**Work to complete**
Write out, unchanged, the lines from the one holding "What OpenSCAD source" to the close of the listing. Both the first and last lines belong in it.

**Supplied data**
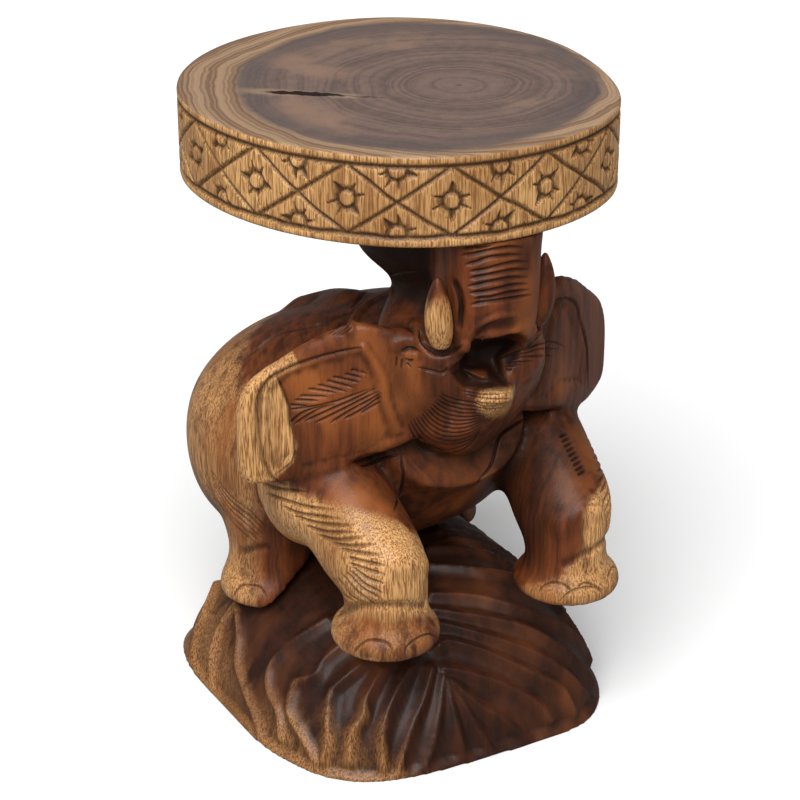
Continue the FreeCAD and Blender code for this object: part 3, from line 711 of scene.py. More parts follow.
# The plain flutes of the back, which spread from the dome's middle with a slight curl
BACK_RIDGE_TURNS = [math.radians(degrees) for degrees in range(-22, 146, 14)]
BACK_RIDGE_REACH = 180 * MM
BACK_RIDGE_SHARES = np.linspace(0.25, 1.02, 60)
BACK_RIDGE_CURL = 0.35
OVER_MOUND = Vector((0, 0, 300 * MM))
MOUND_VOXEL = 1.7 * MM
FLUTE_DEPTH = 6.0 * MM
FLUTE_HALF = 11 * MM
FLUTE_FADE = 9 * MM
# The border of the log's heart, as its radius at turns round the pith
HEART_TURNS = [
    math.radians(degrees) for degrees in (0, 30, 60, 90, 120, 153, 185, 210, 232, 256, 287, 310, 335)
]
HEART_RADII = [radius * MM for radius in (150, 155, 155, 160, 165, 170, 168, 166, 160, 152, 142, 134, 142)]
BORDER_SLOPE = 30 * MM
MOUND_HEART_WIDER = 16 * MM
SCOOP_SAP_SHARE = 0.35
# Painted shade in the bottoms of the scoops
SCOOP_SHADE_SHARE = 0.32
MOUND_TONES = ((70, 37, 22), (44, 24, 17), (104, 58, 32), (172, 122, 74), (98, 62, 35))
MOUND_RINGS = 0.4


def sapwood_of(places, widened=0.0):
    """Return how far each point lies into the sapwood: 0.5 at its border, more outside."""
    across, back = places[:, 0] - PITH[0], places[:, 1] - PITH[1]
    border_radius = np.interp(np.arctan2(back, across), HEART_TURNS, HEART_RADII, period=2 * math.pi)
    return 0.5 + (np.hypot(across, back) - border_radius - widened) / BORDER_SLOPE


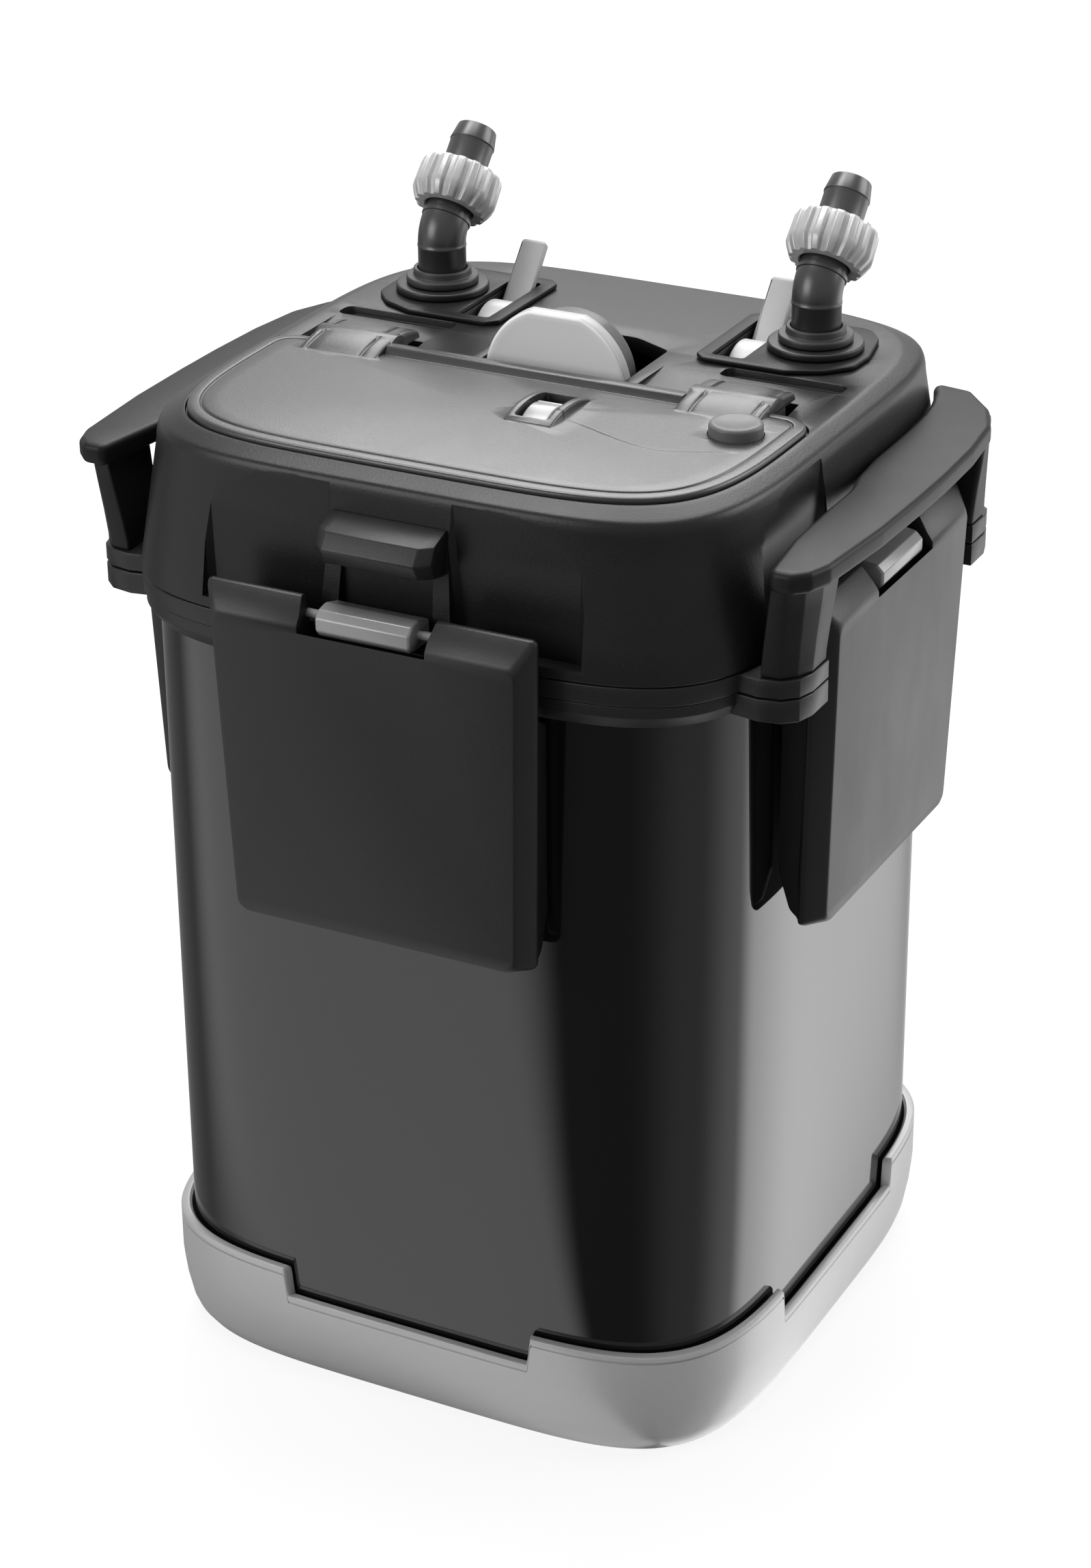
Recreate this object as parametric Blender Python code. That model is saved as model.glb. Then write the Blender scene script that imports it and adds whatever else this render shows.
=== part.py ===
# Canister filter for a pond or a large aquarium: a square pressure canister in a soft foot,
# a motor head held down by four clamps, two valved hose connectors and a hinged top lid.
# Metres, +Z up. The origin is the middle of the underside, and the front face looks to -Y.
import math

import bmesh
import bpy
from mathutils import Matrix, Vector

for old in list(bpy.data.objects):
    bpy.data.objects.remove(old, do_unlink=True)

MM = 0.001
CLEAR = 0.3 * MM              # gap between pieces that touch
ROUND = 20                    # sides of the turned pieces
SEGMENTS = 48                 # points round the rounded-square plan
CORNER_POWER = 4.8            # exponent that sets how square the plan is

# Soft foot
SKIRT_WALL = 4.5 * MM         # outer face beyond the canister's side
SKIRT_HIGH = 46 * MM          # corner height
SKIRT_FLOOR = 6 * MM
SKIRT_TUCK = 6 * MM           # how far the underside is drawn in
SKIRT_CREASE = 28 * MM
SKIRT_GAP = 1 * MM            # to the canister's sides
NOTCH_HALF = 53.5 * MM        # lowered stretch in the middle of each side
NOTCH_DEEP = 12 * MM
NOTCH_SLOPE = 2 * MM

# Canister and its collar
CANISTER_HALF = 120.5 * MM    # middle of a side to the centre line
CANISTER_WALL = 3 * MM
CANISTER_HIGH = 299.7 * MM
CANISTER_ROUND = 6 * MM       # height of the slope round its underside
COLLAR_OUT = 4.1 * MM         # collar beyond the canister's side
COLLAR_DROP = 6 * MM          # reach below the canister's rim
COLLAR_LIP = 2.9 * MM         # thickness over the rim
COLLAR_LEDGE = 6.3 * MM       # how far the lip stands inside

# Motor head
PLATE_OUT = 0.9 * MM          # head plate beyond the collar
PLATE_THICK = 7.2 * MM
TONGUE_DEEP = 8.5 * MM
TONGUE_WALL = 4 * MM
SEAL_WIDE = 1.9 * MM
SEAL_HIGH = 5 * MM
HEAD_OUT = 0.5 * MM           # foot of the shroud beyond the head plate
HEAD_TAPER = 7 * MM           # how much narrower it is under the shoulder
HEAD_HIGH = 59 * MM
HEAD_WALL = 3 * MM
POCKET_IN = 0.8 * MM         # upright floor of the wall's pockets, inside the shoulder
POCKET_FROM = 22 * MM         # a pocket runs from here to POCKET_TO, beside each tower
POCKET_TO = 74 * MM
POCKET_UP = 4 * MM            # ledge under the pockets
POCKET_DROP = 5 * MM          # their top below the deck
DECK_THICK = 6 * MM
SHOULDER = 10 * MM            # height of the rounded shoulder
SHOULDER_IN = 8 * MM          # how far the shoulder draws in
GROOVE_FROM = 56 * MM         # shallow grooves between the hinge and the hose connectors
GROOVE_TO = 104 * MM
GROOVE_WIDE = 9 * MM
GROOVE_DEEP = 3.2 * MM

# Carry handles
HANDLE_OUT = 26 * MM          # outermost reach beyond the shroud's foot
HANDLE_DROP = 17.5 * MM       # top of the grip below the deck
HANDLE_THICK = 8 * MM
POST_GAP = 2.5 * MM           # clamp to the post beside it
POST_LONG = 28 * MM
FOOT_OUT = 15.5 * MM          # post's foot beyond the shroud's foot
FOOT_BACK = 4 * MM            # foot that ends before the post's head
GRIP_FRONT = 2 * MM           # grip in front of its post

# Clamps
CLAMP_WIDE = 129 * MM
CLAMP_HIGH = 128 * MM
CLAMP_REACH = 9.1 * MM        # outer face beyond the pivot, at the top
CLAMP_LEAN = 4 * MM
CLAMP_BEVEL = 5 * MM
CLAMP_EDGE = 7 * MM           # outer face to the bevel's back edge
CLAMP_THICK = 9.5 * MM
PIVOT_OUT = 7.5 * MM          # pivot beyond the shroud's foot
CLAMP_PIVOT_UP = 11 * MM      # pivot above the shroud's foot
CLAMP_ABOVE = 7 * MM          # plate above its pivot
NOTCH_WIDE = 50 * MM          # gap in the plate for the hinge bar
BAR_WIDE = 37 * MM
BAR_REACH = 7.5 * MM          # bar in front of its axis
BAR_HIGH = 10.5 * MM
PIN_R = 1.6 * MM
CHEEK_THICK = 3.5 * MM
CHEEK_GAP = 1.1 * MM          # canister's side to the cheek that hooks under the collar
CHEEK_NECK = 3.5 * MM         # head plate's edge to the cheek
DRAW_IN = 3.5 * MM            # how much narrower each side of the clamp is at its foot

# Catch block on the shroud, above the front and back clamps
BLOCK_WIDE = 45 * MM
BLOCK_OUT = 10 * MM           # beyond the shroud's foot
BLOCK_HIGH = 16 * MM
BLOCK_UP = 29 * MM            # underside above the shroud's foot

# Lid
LID_EDGE = 1.5 * MM           # deck outside the lid
LID_REAR = -7 * MM
LID_THICK = 4.3 * MM
LID_SUNK = 2 * MM
LID_RIM = 10 * MM             # width of the ledge it lies on
LID_CORNER = 12 * MM          # radius of its rear corners
HINGE_Y = -5 * MM
HINGE_DROP = 1.5 * MM         # hinge axis below the deck
KNUCKLE_R = 8 * MM
KNUCKLE_FROM = 60.2 * MM
KNUCKLE_TO = 93 * MM
BROW_AHEAD = 19 * MM          # low bulge over the knuckle, in front of the axis
BROW_BEHIND = 17 * MM
ROD_R = 1.5 * MM
ROD_REACH = 5 * MM            # rod beyond the knuckle
RAMP_BACK = 25 * MM           # end of the ramp behind the lid
RAMP_DEEP = 3.6 * MM

# Catch slider and push button on the lid
CATCH_X = 21.5 * MM
CATCH_Y = -43.5 * MM
CATCH_WIDE = 19 * MM
CATCH_LONG = 31 * MM
CATCH_RISE = 4.4 * MM
CATCH_RAIL = 4 * MM
SLIDER_TRAVEL = 3.5 * MM
BUTTON_X = 90 * MM
BUTTON_Y = -33 * MM
BUTTON_R = 9.7 * MM
BUTTON_RISE = 4.4 * MM
BUTTON_TRAVEL = 2.5 * MM

# Flow dial behind the lid
DIAL_R = 29 * MM
DIAL_FLAT = 27 * MM           # height of the flat over the axis
DIAL_THICK = 6 * MM
DIAL_Y = 4.2 * MM
DIAL_DROP = 6 * MM            # axis below the deck
DRUM_R = 20 * MM
DRUM_LONG = 14 * MM
SPINDLE_R = 3 * MM
POCKET_WIDE = 60 * MM         # pocket round the dial
POCKET_LONG = 39 * MM         # the pocket behind the disc

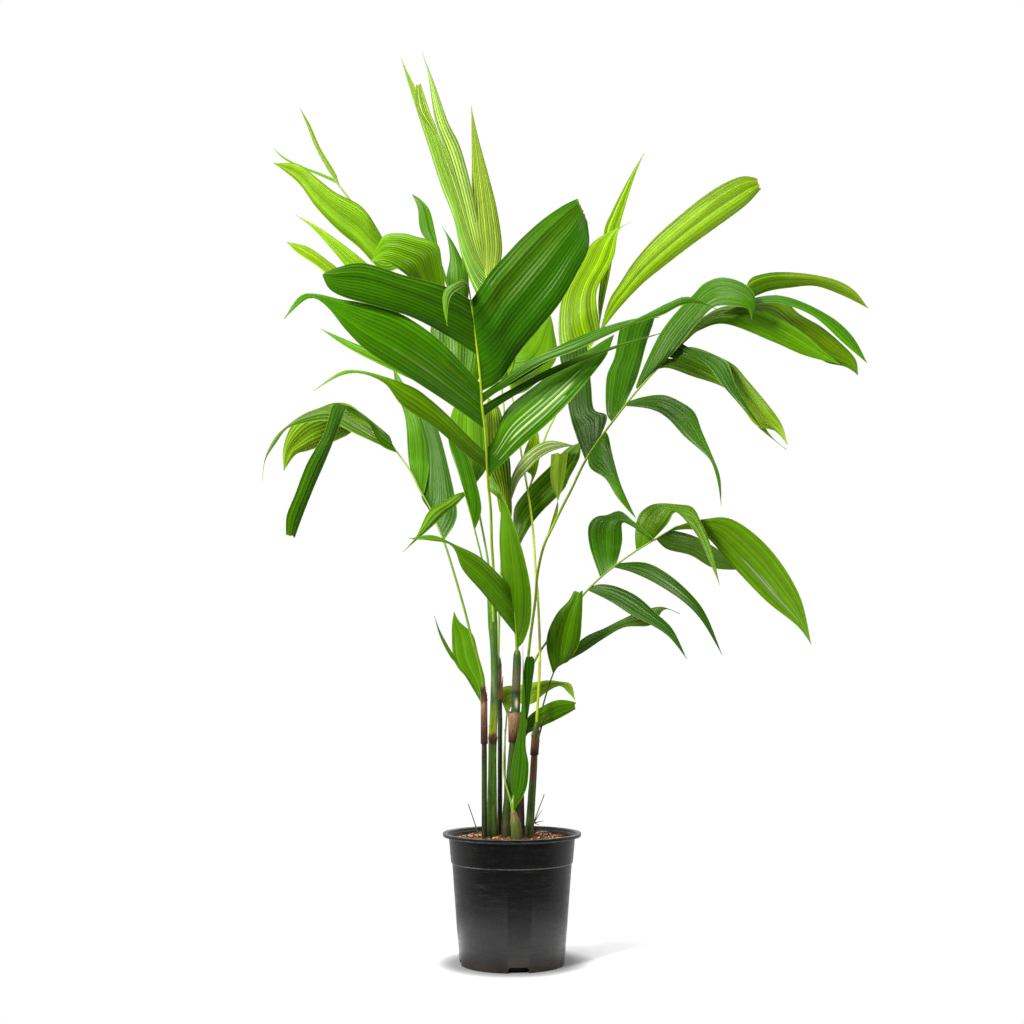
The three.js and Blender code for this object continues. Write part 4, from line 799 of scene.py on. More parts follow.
branch("frond_spear", "-22 464 40 2.4,-24 525 40 2.3,-20 666 48 2.2,-12 728 52 2.2,-2 776 55 2.1,"
    "-5 825 57 2.1,-7 866 60 2.1,-16 980 64 2,-31 1109 66 2,-40 1174 66 1.9,-51 1235 64 1.6",
    leaf("grey>straw", (8.6, 10), 1, 0.1, (82, 84), "-205 1622", "-62 1170,-92 1243,-107 1315,-131 1380,"
         "-154 1454,-175 1520,-193 1579", "-69 1276,-91 1351,-119 1427,-145 1504,-179 1568"),
    leaf("straw", (9.3, 9.8), 1, 0, (68, 64), "-177 1572,-168 1574", "-76 1257,-104 1351,-139 1465,"
         "-175 1521", "-62 1276,-88 1370,-121 1446,-145 1503"),
    leaf("cream", (9.6, 10), 1, 0.1, (52, 46), "-166 1634", "-69 1257,-91 1342,-115 1427,-138 1491,"
         "-147 1534,-155 1592", "-55 1276,-67 1342,-81 1404,-97 1458,-117 1499,-142 1571"),
    leaf("cream", (9.7, 9), 2, -0.2, (62, 60), "-75 1530", "-54 1235,-69 1295,-73 1370,-74 1446",
         "-20 1235,-18 1276,-28 1340,-43 1400,-61 1467"),
    leaf("pale", (5.1, 4.4), 1, 0.2, (40, 46), "113 897", "8 862,32 891,68 907", "9 830,23 848,53 878,"
         "86 893"),
    leaf("fresh", (8, 7.3), 1, 0, (72, 76), "-7 1100", "-36 1021,-32 1068", "-9 1009,7 1063"),
    leaf("light", (4.2, 3.6), 2, 0.1, (46, 40), "-43 984", "-20 775,-30 817,-45 850,-55 908", "-2 839,"
         "-5 881,-13 926,-23 966"))
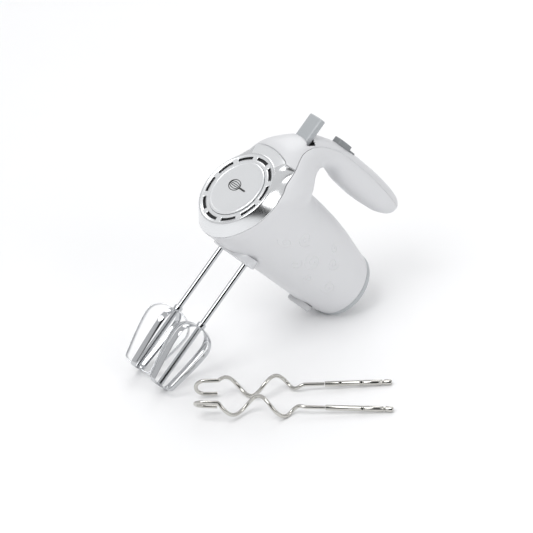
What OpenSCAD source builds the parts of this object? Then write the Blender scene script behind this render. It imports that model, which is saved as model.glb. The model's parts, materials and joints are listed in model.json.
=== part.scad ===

**Exercise solution**
What OpenSCAD source builds the parts of this object? Then write the Blender scene script behind this render. It imports that model, which is saved as model.glb. The model's parts, materials and joints are listed in model.json.
=== part.scad ===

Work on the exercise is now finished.